Mubadala spokesman Brian Lott told Reuters on Friday that a local media report saying that the fund has pulled out of Etisalat Nigeria was wrong and that several proposals are under discussion.

He declined to elaborate on the options being considered but said he will know more next week.

The Nigerian affiliate of Abu Dhabi-listed Etisalat has said it is in talks to restructure a $1.2 billion loan after missing a repayment, though sources have said that talks reached a deadlock on April 28.

In a statement by Ibrahim Dikko, Vice President, Regulatory & Corporate Affairs, Etisalat Nigeria, the company described as spurious news report that Mubadala Development Company, the majority shareholder of the company is exiting the business.

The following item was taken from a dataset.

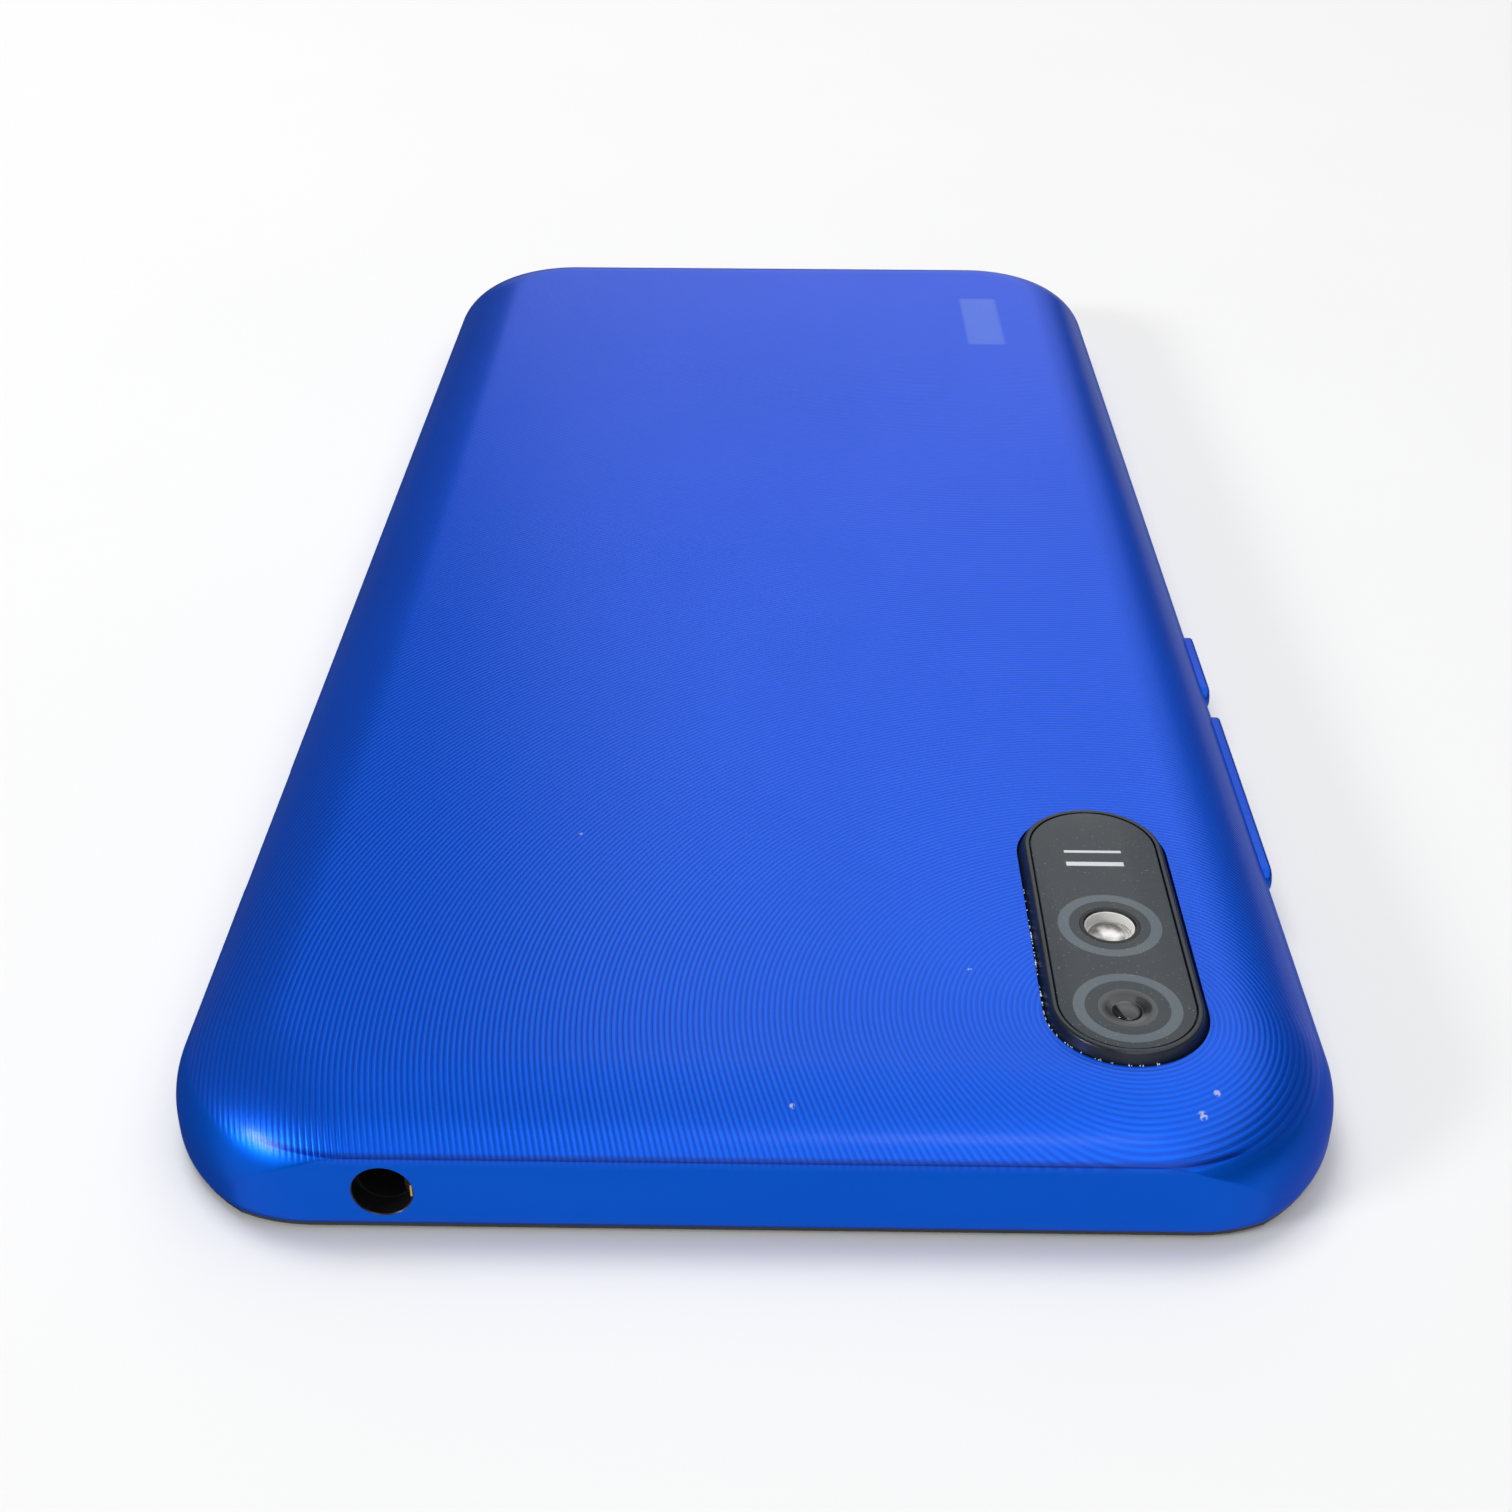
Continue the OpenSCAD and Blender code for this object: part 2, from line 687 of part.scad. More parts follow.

In the statement which reads in part, Dikko said: “Whilst it is premature at this stage of the ongoing discussion to affirm that this is the conclusive option, Etisalat Nigeria considers it pertinent to state that parties in the negotiation are considering a number of options and discussions are at an advanced stage regarding the syndicated loan agreement with the banks. It will therefore be presumptive and in bad faith to begin to predict the outcome.”

Etisalat Nigeria, he stressed, “Can confirm that negotiations with the consortium of banks regarding the syndicated loan agreement signed in 2013 have reached an advanced stage. As noted in an earlier statement, we are considering a number of options and are not taking anything off the table at this time.”

Etisalat, he further emphasised, “Remains a viable business, having recorded its best financial year in 2016. So parties are keen to ensure that the ongoing discussions and eventual outcome do not affect the day to day operations of the business whether now or after the announcement of our agreement. All parties have continually demonstrated an interest in the continued operations of Etisalat as a business as it remains a backbone of millions of small business owners; multinationals, government and indeed Nigerian subscribers in general.”

However, it does appear that the apex bank and the regulatory agency in charge of the telecoms sector are not willing to stick their necks out for Etisalat again judging by their mute indifference to the lingering crisis involved the embattled telecom company and the banks.

When asked for his comments,CBN spokesman, Isaac Okoroafor, Acting Director of Corporate Communications at the weekend, his rather terse response spoke volumes. “Call the Etisalat people please. We have nothing to say on that.”

His counterpart at the NCC, Tony Ojobo, informed our correspondent that he was going to get back soon but never did as at the time of filing in this report.

In the view of industry experts, the future of the telecoms sector looks bleak without Etisalat.